Dans les deux pièces, toutefois, on ne perd pas de vue l’essence du théâtre de Ionesco, qui demande un jeu mécanique, calculé, chorégraphique. "Le corps est à la fois neutre et ouvert, précise Dubois, c’est une surface où tout peut rebondir." Pour représenter l’absurdité de la vie et la peur de la mort (autre obsession de Ionesco), la mise en scène s’attarde aux contrastes: de jeunes acteurs jouant les vieux, des corps vigoureux mais une attitude éteinte ou un temps qui s’allonge et se rétrécit constamment.

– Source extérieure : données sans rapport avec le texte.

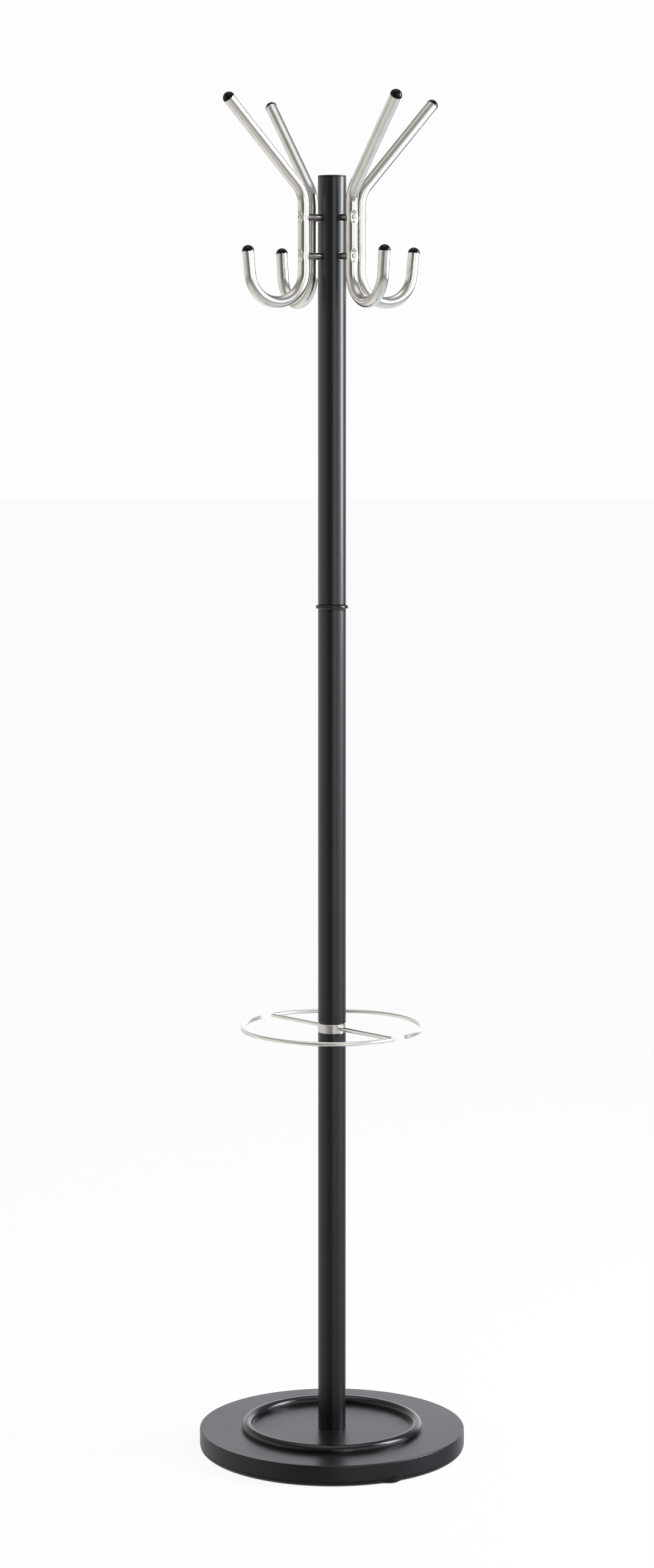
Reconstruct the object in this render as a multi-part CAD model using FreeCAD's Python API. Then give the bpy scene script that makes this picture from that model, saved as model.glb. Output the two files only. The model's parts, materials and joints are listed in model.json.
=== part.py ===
import FreeCAD, Part
import math
import os

# Free-standing coat rack, in millimetres.
# Origin: on the pole's axis, on the floor.  +Z is up and -Y is the front.
# Three sections of steel tube stand on a round weighted foot.  A two-armed
# umbrella ring turns between the lower and middle sections, and the upper
# section, with its four double hooks, turns on a spindle in the middle one.

Vec = FreeCAD.Vector
UP = Vec(0, 0, 1)
CENTRE = Vec(0, 0, 0)

# ---- driving dimensions -------------------------------------------------
fit_gap = 0.05            # radial clearance of pieces that sit in each other
running_gap = 0.05        # radial clearance of a journal in its bearing
swivel_gap = 0.3          # end float of the pieces that turn

# pole
pole_diameter = 38.0
pole_wall = 1.5
lower_tube_length = 553.2
middle_tube_length = 563.4
upper_tube_length = 567.0
tube_edge = 0.4           # chamfer on the outer edge of each tube end
plug_length = 20.0        # threaded plugs welded into the tube ends

# foot
base_diameter = 365.0
base_height = 30.0
cover_wall = 1.2
cover_edge_radius = 1.8
trim_height = 8.0         # visible height of the rubber edging, a quarter round
trim_width = 14.5         # radial width of the edging's foot
trim_leg = 4.0            # radial width of its leg, between cover and plate
trim_inset = 0.25         # edging sits this much inside the cover's wall
trim_slit = 0.5           # open butt joint between the edging's two ends
trim_slit_angle = -57.5   # where that joint is, about Z from +X
plate_floor_gap = 3.0     # the bottom plate stays this far off the floor
plate_thickness = 2.0
cup_radius = 22.0         # pressed cup in the plate that hides the bolt head
cup_slope = 7.0
cup_depth = 7.0

# cast weight inside the foot
weight_floor = 6.0
weight_rim = 9.0
weight_hub_radius = 42.0
weight_gap = 0.5
weight_rib = 8.0
weight_rib_count = 6

# raised drip ring on the foot
drip_ring_diameter = 234.6    # on the bead's centre line
drip_bead_width = 15.4
drip_bead_height = 9.5
drip_lip = 1.3                # flat lip on each side of the bead
drip_lip_height = 1.0

# foot bolt
bolt_diameter = 10.0
bolt_head_flats = 16.0
bolt_head_height = 6.4
bolt_grip = 14.0              # engagement in the foot plug
washer_radius = 15.0
washer_thickness = 2.5

# umbrella holder
collar_height = 13.0
collar_journal_diameter = 24.0
collar_edge = 0.5
collar_flat_depth = 0.9       # milled seat round each rod
collar_flat_radius = 6.2
rod_diameter = 6.0
rod_socket_depth = 3.0
rod_ring_radius = 122.0       # rod's centre line, from the pole's axis
rod_bend_radius = 6.0
rod_ring_sweep = 169.0
rod_angle = -46.5             # first rod, about Z from +X
rod_end_edge = 0.5
stud_diameter = 12.0
stud_length = 16.0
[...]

DE L’ANGOISSE A LA TENDRESSE

Dans Le Palier, premier texte de Réal Beauchamp et Jean-Guy Côté, il est aussi question de solitude et d’appréhension de la mort, mais dans une tout autre tonalité. Invité par le Théâtre du Tandem, de Rouyn-Noranda, Dubois n’a pas hésité une seconde à s’approprier cette histoire d’amitié et de tendresse entre une femme malade et un jeune homme. "C’est à des lieues de ce que je fais d’habitude, souligne-t-il; c’est un texte simple et touchant, qui ne renouvelle rien, mais qui me permet de renouer avec le théâtre dans sa forme la plus simple. C’est très humble, et ça me fait du bien." Modeste, le touche-à-tout dit s’être éclipsé derrière le texte, concentrant son travail sur la direction d’acteurs, heureux d’y trouver le plaisir du jeu et de la rencontre.